The project is a collaboration between Do the Green Thing, a group designed to bring the creative industries together to tackle climate change, and employability programme Create Jobs.

As part of the initiative, around twenty 18-24 year olds will be tasked to find ways of ensuring greater diversity in the creative sectors. Participants include women, ethnic minorities, LGBTQ+, deaf and disabled.

Do the Green Thing hopes to build on the recent success of its other initiatives, which it claims has inspired more than 45 million people to live more sustainably through films, posters and podcasts. Their recent exhibition Man-Made Disaster: Patriarchy & the planet responds to research which found that women perform better than men in many environmental behaviours.
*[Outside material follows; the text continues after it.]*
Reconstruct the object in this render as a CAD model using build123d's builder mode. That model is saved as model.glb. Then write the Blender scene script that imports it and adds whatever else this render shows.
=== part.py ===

Tommy Walters, Writer at Do the Green Thing, said:

Creativity is a way of making this research real for people. We want to inspire them, and especially future generations, to question society’s power structures and be part of creating a new vision for the world we want.

The research found that women litter less, recycle more and are more likely to buy an electric car. It also found that women are more likely to be concerned about the environment, and vote accordingly, and leave a smaller carbon footprint than men.

The research also looked at how men and women are incentivised to shop, with participants claiming that single-use plastic bags were more masculine than using a reusable canvas bag.